EXTRACTED MATERIAL.
>> Start

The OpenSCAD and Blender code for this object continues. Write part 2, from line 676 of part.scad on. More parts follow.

>> End
>> Start

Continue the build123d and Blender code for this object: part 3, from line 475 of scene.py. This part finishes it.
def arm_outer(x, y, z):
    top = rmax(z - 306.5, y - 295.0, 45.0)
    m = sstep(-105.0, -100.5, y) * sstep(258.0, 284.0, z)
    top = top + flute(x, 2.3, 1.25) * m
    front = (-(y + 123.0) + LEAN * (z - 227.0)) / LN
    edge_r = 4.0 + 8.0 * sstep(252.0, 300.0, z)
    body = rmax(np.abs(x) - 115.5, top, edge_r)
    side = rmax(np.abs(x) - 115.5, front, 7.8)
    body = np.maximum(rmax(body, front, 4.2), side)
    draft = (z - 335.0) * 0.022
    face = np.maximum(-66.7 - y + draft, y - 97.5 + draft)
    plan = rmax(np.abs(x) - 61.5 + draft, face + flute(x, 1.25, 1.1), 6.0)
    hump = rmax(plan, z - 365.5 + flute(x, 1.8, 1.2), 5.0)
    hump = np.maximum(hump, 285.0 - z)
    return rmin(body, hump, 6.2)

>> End

DIRECTIONS FOR THIS TASK.
Begin at the line containing "Continue the build123d", end at the line containing "return rmin(body, hump, 6.2)", and reproduce every line in that range exactly, both ends included.

IN RESPONSE.
Continue the build123d and Blender code for this object: part 3, from line 475 of scene.py. This part finishes it.
def arm_outer(x, y, z):
    top = rmax(z - 306.5, y - 295.0, 45.0)
    m = sstep(-105.0, -100.5, y) * sstep(258.0, 284.0, z)
    top = top + flute(x, 2.3, 1.25) * m
    front = (-(y + 123.0) + LEAN * (z - 227.0)) / LN
    edge_r = 4.0 + 8.0 * sstep(252.0, 300.0, z)
    body = rmax(np.abs(x) - 115.5, top, edge_r)
    side = rmax(np.abs(x) - 115.5, front, 7.8)
    body = np.maximum(rmax(body, front, 4.2), side)
    draft = (z - 335.0) * 0.022
    face = np.maximum(-66.7 - y + draft, y - 97.5 + draft)
    plan = rmax(np.abs(x) - 61.5 + draft, face + flute(x, 1.25, 1.1), 6.0)
    hump = rmax(plan, z - 365.5 + flute(x, 1.8, 1.2), 5.0)
    hump = np.maximum(hump, 285.0 - z)
    return rmin(body, hump, 6.2)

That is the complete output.